EXPERT WORKSHOP ON PAs: The expert workshop on PAs (March 2006, Curitiba, Brazil) facilitated an informed review by COP-8 of the implementation of activities/elements of the work programme on PAs, focusing on difficulties in reporting on progress in implementation. Participants suggested further modifications to the format and key evaluation questions of a draft revised evaluation matrix to assess implementation for each goal of the work programme.

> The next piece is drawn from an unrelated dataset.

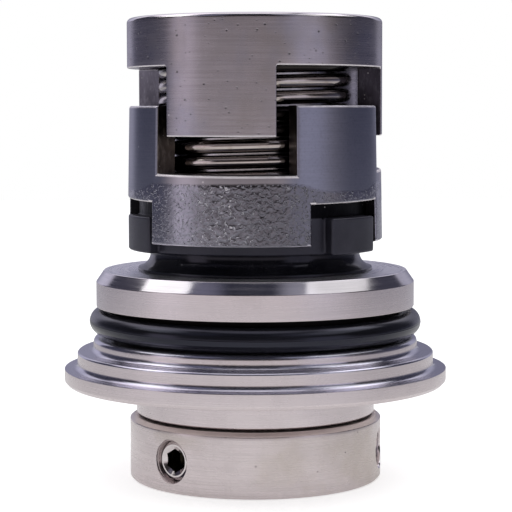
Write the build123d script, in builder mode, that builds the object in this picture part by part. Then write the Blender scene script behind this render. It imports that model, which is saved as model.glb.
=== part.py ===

OTHER MEETINGS: Numerous other intersessional meetings were held, addressing issues, including: synergy in the implementation of the three Rio Conventions regarding forests (April 2004, Viterbo, Italy); indicators for assessing progress towards the 2010 target (October 2004, Montreal, Canada); outcome-oriented targets for the work programmes on inland water, and marine and coastal ecosystems (October 2004, Montreal, Canada); island biodiversity (December 2004, Puerto de la Cruz, Canary Islands, Spain); business and the 2010 biodiversity challenge (January 2005, London, UK, and November 2005, So Paulo, Brazil); forest biodiversity (March 2005, Montreal, Canada, and July 2005, Bonn, Germany); gaps and inconsistencies in the international regulatory framework on IAS (May 2005, Auckland, New Zealand); implementation of integrated marine and coastal area management (July 2005, Montreal, Canada); and biodiversity and climate change (September 2005, Helsinki, Finland).